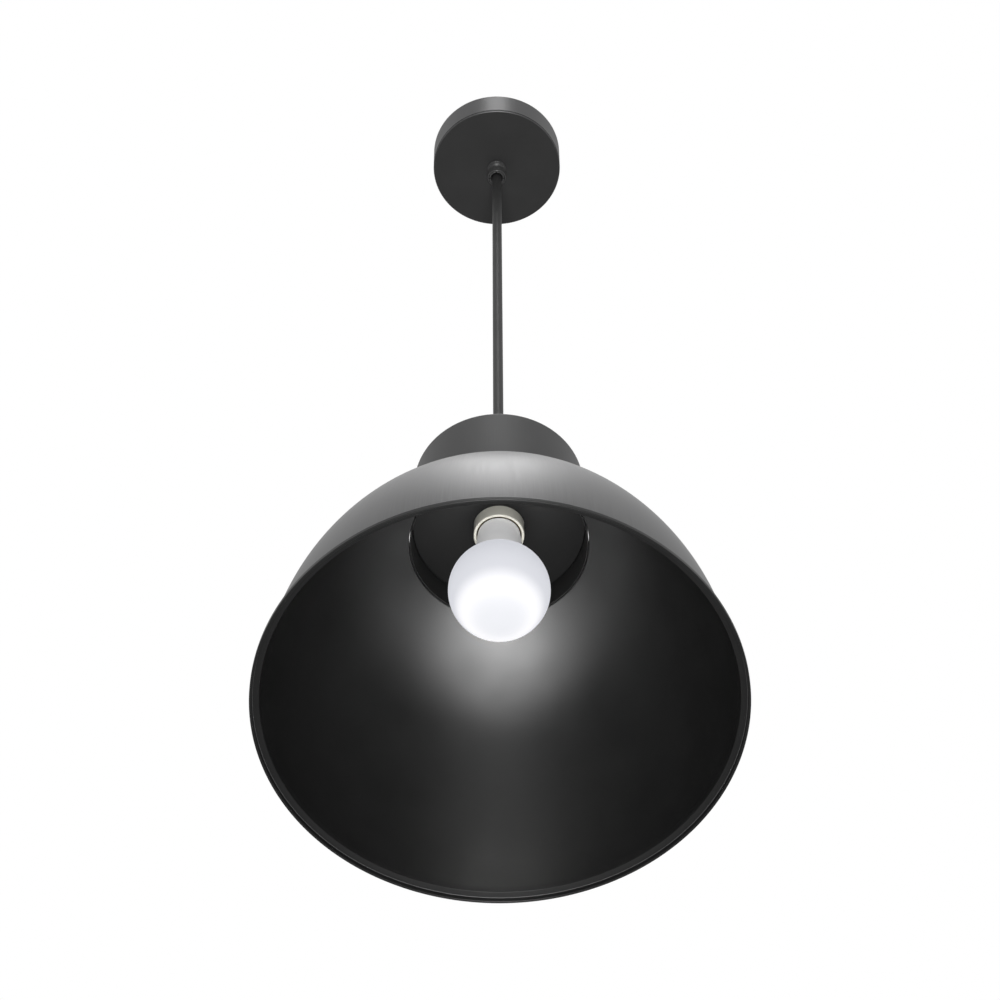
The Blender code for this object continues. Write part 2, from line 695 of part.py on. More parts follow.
def can_washer_and_nut():
    """The toothed washer under the can's top has a tab for the earth core."""
    under = CAN_Z - CAN_WALL - GAP
    half = TAB_HALF
    turn = math.asin(half / WASHER_RADIUS)
    span = [-math.pi / 2 + turn + (2 * math.pi - 2 * turn) * k / 20 for k in range(21)]
    outline = [(WASHER_RADIUS * math.cos(a), WASHER_RADIUS * math.sin(a)) for a in span]
    outline += [(-half, -TAB_REACH), (half, -TAB_REACH)]
    flat_piece("can_earth_washer", [outline, circle(STEM_HOLE, PLAIN)], WASHER_WALL, ZINC, HEAD,
               (0, 0, under - WASHER_WALL / 2))
    hex_nut("can_grip_nut", under - WASHER_WALL - GAP - NUT_HEIGHT / 2, ZINC, HEAD)


def inner_plate():
    """A disc round the lampholder, with an upturned flange beside the can's wall."""
    edge = PLATE_WALL
    top = PLATE_Z + PLATE_FLANGE
    outer = [(can_inner(top) - GAP, top), (can_inner(PLATE_Z + edge) - GAP, PLATE_Z + edge)]
    outer += [(can_inner(PLATE_Z) - GAP - edge, PLATE_Z), (HOLDER_RADIUS + GAP, PLATE_Z)]
    turned("inner_plate", outer + inset(outer, PLATE_WALL)[::-1], SATIN_BLACK, HEAD, sides=ROUND)


def plate_posts():
    low, high = PLATE_Z + PLATE_WALL + GAP, CAN_Z - CAN_WALL - GAP
    length = high - low
    depth = POST_THREAD
    for number, degrees in enumerate(SCREW_SIDES, 1):
        at = round_place(POST_CIRCLE, degrees, low)
        profile = [(0, length - depth - GAP), (SCREW_HOLE, length - depth - GAP), (SCREW_HOLE, length),
                   (POST_RADIUS, length), (POST_RADIUS, 0), (0, 0)]
        turned(f"plate_post_{number}", profile, ZINC, HEAD, at, sides=SMALL, ring=False)
        machine_screw(f"post_screw_{number}", (at[0], at[1], CAN_Z + GAP), (0, 0, 1), SCREW_RADIUS,
                      depth, 2 * SCREW_RADIUS, SCREW_RADIUS, ZINC, HEAD)


def shade_dome():
    """Spun dome. Its rim flares out and is hemmed, and a collar stands up round its neck."""
    collar = CAN_FOOT_RADIUS + GAP + SHADE_WALL
    skin = [(collar, COLLAR_Z + COLLAR_HEIGHT), *dome_outer()]
    wall = skin[-1][0]
    out, lip, low = SHADE_RADIUS, RIM_LIP, RIM_Z
    rim = [
        (wall + RIM_REACH * FLARE_SHARE, low + RIM_BAND + FLARE_RISE),
        (out - RIM_CORNER, low + RIM_BAND + RIM_CORNER / 2),
        (out, low + RIM_BAND - RIM_CORNER / 2),
        (out, low + RIM_CORNER),
        (out - RIM_CORNER, low),
        (out - lip + RIM_CORNER, low),
        (out - lip, low + RIM_CORNER),
        (out - BEND_IN, low + BEND_RISE),
    ]
    inner = inset(skin, SHADE_WALL)[::-1]
    dome = turned("shade_dome", skin + rim + inner, CHARCOAL, HEAD, sides=FINE)
    for number, degrees in enumerate(SCREW_SIDES, 1):
        collar_hole(dome, f"collar_hole_{number}", degrees)
        machine_screw(f"collar_screw_{number}", round_place(collar + GAP, degrees, COLLAR_Z + SCREW_RISE),
                      round_place(1, degrees, 0), SCREW_RADIUS, COLLAR_SCREW, 1.8 * SCREW_RADIUS,
                      SCREW_RADIUS, ZINC, HEAD)


# Lampholder

def lampholder():
    """Skirt, cap, and the insert that carries the brass shell and the contact."""
    radius, wall = HOLDER_RADIUS, HOLDER_WALL
    low, middle, top = HOLDER_Z, HOLDER_Z + SKIRT_HEIGHT, CAN_Z - CAN_WALL - 3 * GAP - WASHER_WALL - NUT_HEIGHT
    edge = wall * 0.3
    skirt = [(radius - wall, middle), (radius, middle), (radius, low + edge), (radius - edge, low),
             (radius - wall + edge, low), (radius - wall, low + edge)]
    turned("holder_body", skirt, CREAM, HEAD)
    shoulder = middle + GAP
    rise = top - GAP - shoulder
    cap = [(STEM_HOLE, shoulder + rise)]
    cap += [(radius * across, shoulder + rise * up) for across, up in CAP_OUTLINE]
    cap = turned("holder_cap", cap + inset(cap, wall)[::-1], CREAM, HEAD)
    exit_z = middle + EARTH_HOLE_RISE
    bored(cap, "earth_way", CORE_RADIUS + 2 * GAP, (0, -radius * 0.75, exit_z), (0, -radius * 1.2, exit_z))

    shell_radius = CAP_ROOT + THREAD_DEPTH + THREAD_GAP + SHELL_WALL
    disc = [(0, INSERT_HEIGHT), (shell_radius, INSERT_HEIGHT), (shell_radius, 0), (0, 0)]
    insert = turned("holder_insert", disc, NATURAL, HEAD, (0, 0, INSERT_Z), ring=False)
    high = INSERT_Z + INSERT_HEIGHT
    deep = high - INSERT_HEIGHT * 0.8
    for number, side in ((1, -1), (2, 1)):
        x, y = side * CORE_HOLE_X, CORE_HOLE_Y
        bored(insert, f"core_hole_{number}", CORE_RADIUS + GAP, (x, y, deep), (x, y, high + GAP))
        bored(insert, f"clamp_way_{number}", CLAMP_RADIUS + GAP, (x, -y, deep), (x, -y, high + GAP))
        machine_screw(f"holder_screw_{number}", (x, -y, high + GAP), (0, 0, 1), CLAMP_RADIUS,
                      INSERT_HEIGHT * 0.7, 2 * CLAMP_RADIUS, CLAMP_HEAD, ZINC, HEAD)


def holder_contact():
    """A bent brass tongue between the insert and the bulb's tip."""
    half, wall = TONGUE_HALF, CONTACT_WALL
    tip = BULB_TIP_Z + GAP + wall / 2
    root = INSERT_Z - GAP - wall / 2
    path = list(zip(TONGUE_BENDS, (root, root, tip, tip)))
    corners = [(x, y, z) for x, z in path for y in (-half, half)]
    faces = [(k, k + 1, k + 3, k + 2) for k in (0, 2, 4)]
    mesh = bpy.data.meshes.new("holder_contact")
    mesh.from_pydata(corners, [], faces)
    tongue = add("holder_contact", mesh, BRASS, HEAD)
    solid = tongue.modifiers.new("sheet", "SOLIDIFY")
    solid.thickness = wall
    solid.offset = 0


def threaded(obj, base, height_range, wave):
    """Gives the lathe mesh a screw thread: points at the base radius move by the wave of their helix phase."""
    low, high = height_range
    fade_length = THREAD_PITCH / 2
    for vertex in applied(obj).data.vertices:
        x, y, z = vertex.co
        radius = math.hypot(x, y)
        if abs(radius - base) > 0.00002 or not low <= z <= high:
            continue
        fade = min(1.0, (z - low) / fade_length, (high - z) / fade_length)
        phase = 2 * math.pi * z / THREAD_PITCH - math.atan2(y, x)
        scale = (base + wave(phase) * fade) / radius
        vertex.co = (x * scale, y * scale, z)


def levels(low, high, step):
    count = max(1, math.ceil((high - low) / step))
    return [high - (high - low) * k / count for k in range(count + 1)]


def holder_thread():
    """The brass shell that the bulb screws into."""
    crest = CAP_ROOT + THREAD_DEPTH + THREAD_GAP
    low = HOLDER_Z + SHELL_SET_UP
    high = low + SHELL_HEIGHT
    thread_low, thread_high = (low + rise for rise in SHELL_THREAD)
    profile = [(crest, high), (crest + SHELL_WALL, high), (crest + SHELL_WALL, low), (crest, low)]
    profile += [(crest, z) for z in levels(thread_low, thread_high, THREAD_PITCH / 5)[::-1]]
    shell = turned("holder_thread", profile, BRASS, HEAD)
    threaded(shell, crest, (thread_low, thread_high),
             lambda phase: -THREAD_DEPTH * (0.5 - 0.5 * math.cos(phase)))


# Bulb

def bulb_parts():
    crest = CAP_ROOT + THREAD_DEPTH
    cap_low = HOLDER_Z + CAP_SET_UP
    cap_high = cap_low + CAP_LENGTH
    wall = CAP_WALL
    thread_low, thread_high = (cap_low + rise for rise in CAP_THREAD)
    levels_down = levels(thread_low, thread_high, THREAD_PITCH / 5)
    profile = [(CAP_ROOT - CAP_ROLL, cap_high), (CAP_ROOT, cap_high - CAP_CORNER)]
    profile += [(CAP_ROOT, z) for z in levels_down]
    profile += [(crest, cap_low + CAP_CORNER), (crest, cap_low), (CAP_ROOT - wall, cap_low),
                (CAP_ROOT - wall, cap_high - 2 * wall), (CAP_ROOT - CAP_ROLL, cap_high - CAP_CORNER)]
    cap = turned("bulb_cap", profile, NICKEL, BULB)
    threaded(cap, CAP_ROOT, (thread_low, thread_high),
             lambda phase: THREAD_DEPTH * (0.5 + 0.5 * math.cos(phase)))

    glass, glass_z = CAP_ROOT - CAP_ROLL - GAP, BULB_TIP_Z - TIP_DEPTH
    insulator = [(TIP_RADIUS, glass_z), (glass, cap_high + GLASS_EDGE), (glass, cap_high + GAP),
                 (0, cap_high + GAP)]
    turned("bulb_insulator", [(0, glass_z), *insulator], DARK_GLASS, BULB, ring=False)
    tip = [(0, BULB_TIP_Z), (TIP_RADIUS * 0.6, BULB_TIP_Z), (TIP_RADIUS, BULB_TIP_Z - GLASS_EDGE),
           (TIP_RADIUS, glass_z + GAP), (0, glass_z + GAP)]
    turned("bulb_contact", tip, ZINC, SEAT, ring=False)

    neck_high, neck_low = cap_low - GAP, cap_low - GAP - NECK_LENGTH
    spigot = CAP_ROOT - wall - GAP
    end = neck_high + SPIGOT_LENGTH
    neck = [(spigot - SPIGOT_WALL, end), (spigot, end), (spigot, neck_high), (NECK_TOP_RADIUS, neck_high),
            (NECK_RADIUS, neck_low), (NECK_RADIUS - NECK_WALL, neck_low),
            (spigot - SPIGOT_WALL, neck_high - NECK_WALL)]
    turned("bulb_neck", neck, LIGHT_GREY, BULB)
    board = NECK_RADIUS - 1.5 * NECK_WALL
    turned("bulb_led_board", [(0, BOARD_WALL), (board, BOARD_WALL), (board, 0), (0, 0)],
           NATURAL, BULB, (0, 0, neck_low + NECK_WALL), ring=False)

    top = neck_low - GAP
    centre = top - SHOULDER - math.sqrt(BULB_RADIUS ** 2 - NECK_RADIUS ** 2)
    lean = math.asin(NECK_RADIUS / BULB_RADIUS) + SHOULDER_LEAN
    join = (BULB_RADIUS * math.sin(lean), centre + BULB_RADIUS * math.cos(lean))
    bend = (NECK_RADIUS, join[1] + (join[0] - NECK_RADIUS) * math.tan(lean))
    shoulder = bezier((NECK_RADIUS, top), between((NECK_RADIUS, top), bend, 2 / 3),
                      between(join, bend, 2 / 3), join, 3)
    globe = arc((0, centre), BULB_RADIUS, math.pi / 2 - lean, -math.pi / 2, 10)
    outer = [(NECK_RADIUS, top), *shoulder, *globe[1:-1], (0, centre - BULB_RADIUS)]
    inner = inset(outer, BULB_WALL)
    inner[-1] = (0, centre - BULB_RADIUS + BULB_WALL)
    turned("bulb_globe", inner[::-1] + outer, OPAL, BULB, sides=GLOBE, ring=False)


def between(a, b, share):
    return tuple(p + (q - p) * share for p, q in zip(a, b))


clear_scene()
LAMP = new_collection("pendant_light")
CUTTERS = new_collection("cutters")

CHARCOAL = finish("charcoal_metal", (0.16, 0.16, 0.165), 0.42, 0.8)
SATIN_BLACK = finish("satin_black", (0.02, 0.02, 0.02), 0.45)
CORD_BLACK = finish("cord_black", (0.035, 0.035, 0.037), 0.7)
GRIP_BLACK = finish("grip_black", (0.04, 0.04, 0.042), 0.4)
STEEL = finish("bracket_steel", (0.6, 0.6, 0.6), 0.4, 1.0)
ZINC = finish("zinc_plate", (0.7, 0.7, 0.68), 0.35, 1.0)
BRASS = finish("brass", (0.75, 0.58, 0.28), 0.3, 1.0)
NICKEL = finish("cap_nickel", (0.72, 0.70, 0.66), 0.25, 1.0)
NATURAL = finish("natural_plastic", (0.85, 0.85, 0.8), 0.5)
CREAM = finish("cream_plastic", (0.62, 0.59, 0.52), 0.35)
LIGHT_GREY = finish("light_grey_plastic", (0.65, 0.65, 0.65), 0.4)
OPAL = finish("opal", (0.95, 0.95, 0.97), 0.3)
DARK_GLASS = finish("cap_glass", (0.03, 0.02, 0.04), 0.15)
CORES = [
    finish("core_brown", (0.18, 0.08, 0.03), 0.5),
    finish("core_blue", (0.05, 0.15, 0.45), 0.5),
    finish("core_earth", (0.3, 0.5, 0.05), 0.5),
]

SWING = pivot("swing_pivot", SWING_Z)
CORD = pivot("bend_pivot", BEND_Z, SWING)
HEAD = pivot("head_frame", CAN_Z, CORD)
SEAT = pivot("seat_frame", HOLDER_Z, HEAD)
BULB = pivot("bulb_frame", HOLDER_Z, SEAT)

ceiling_bracket()
canopy_cup()
canopy_set_screws()
terminal_block()
cord_grip("canopy", GRIP_Z, CUP_Z, CANOPY_STEM, GRIP_BLACK, None)
canopy_washer_and_nut()
cord_top_end()
cord_bend()
suspension_cord()
cord_grip("can", CAN_GRIP_Z, CAN_Z, CAN_STEM, GRIP_BLACK, HEAD)
can_washer_and_nut()
cord_bottom_end()
neck_can()
inner_plate()
plate_posts()
shade_dome()
lampholder()
holder_contact()
holder_thread()
bulb_parts()
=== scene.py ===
import json
import math

import bmesh
import bpy
import numpy as np
from mathutils import Matrix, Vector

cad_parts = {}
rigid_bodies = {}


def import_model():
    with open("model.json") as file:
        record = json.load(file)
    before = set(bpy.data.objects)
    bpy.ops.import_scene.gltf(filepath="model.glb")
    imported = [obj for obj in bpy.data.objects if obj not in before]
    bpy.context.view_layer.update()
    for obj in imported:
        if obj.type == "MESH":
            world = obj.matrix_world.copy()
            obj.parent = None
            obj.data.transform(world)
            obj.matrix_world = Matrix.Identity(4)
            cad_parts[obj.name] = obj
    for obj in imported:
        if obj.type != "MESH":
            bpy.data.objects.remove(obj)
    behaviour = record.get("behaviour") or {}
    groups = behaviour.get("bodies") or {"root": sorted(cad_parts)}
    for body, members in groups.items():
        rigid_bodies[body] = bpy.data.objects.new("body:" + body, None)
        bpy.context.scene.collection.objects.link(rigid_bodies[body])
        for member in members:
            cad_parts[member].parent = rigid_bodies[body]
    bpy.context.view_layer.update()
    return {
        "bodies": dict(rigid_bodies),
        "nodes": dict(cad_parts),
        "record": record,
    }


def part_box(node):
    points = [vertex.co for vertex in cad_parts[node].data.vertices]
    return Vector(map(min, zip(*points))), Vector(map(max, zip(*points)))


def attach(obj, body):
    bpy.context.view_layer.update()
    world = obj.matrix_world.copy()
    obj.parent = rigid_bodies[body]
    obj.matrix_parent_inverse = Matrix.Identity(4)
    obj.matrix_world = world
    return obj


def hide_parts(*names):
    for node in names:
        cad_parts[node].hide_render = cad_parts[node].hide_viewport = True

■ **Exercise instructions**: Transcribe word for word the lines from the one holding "ceiling_bracket()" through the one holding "for body, members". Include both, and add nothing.

■ **Full output**:
ceiling_bracket()
canopy_cup()
canopy_set_screws()
terminal_block()
cord_grip("canopy", GRIP_Z, CUP_Z, CANOPY_STEM, GRIP_BLACK, None)
canopy_washer_and_nut()
cord_top_end()
cord_bend()
suspension_cord()
cord_grip("can", CAN_GRIP_Z, CAN_Z, CAN_STEM, GRIP_BLACK, HEAD)
can_washer_and_nut()
cord_bottom_end()
neck_can()
inner_plate()
plate_posts()
shade_dome()
lampholder()
holder_contact()
holder_thread()
bulb_parts()
=== scene.py ===
import json
import math

import bmesh
import bpy
import numpy as np
from mathutils import Matrix, Vector

cad_parts = {}
rigid_bodies = {}


def import_model():
    with open("model.json") as file:
        record = json.load(file)
    before = set(bpy.data.objects)
    bpy.ops.import_scene.gltf(filepath="model.glb")
    imported = [obj for obj in bpy.data.objects if obj not in before]
    bpy.context.view_layer.update()
    for obj in imported:
        if obj.type == "MESH":
            world = obj.matrix_world.copy()
            obj.parent = None
            obj.data.transform(world)
            obj.matrix_world = Matrix.Identity(4)
            cad_parts[obj.name] = obj
    for obj in imported:
        if obj.type != "MESH":
            bpy.data.objects.remove(obj)
    behaviour = record.get("behaviour") or {}
    groups = behaviour.get("bodies") or {"root": sorted(cad_parts)}
    for body, members in groups.items():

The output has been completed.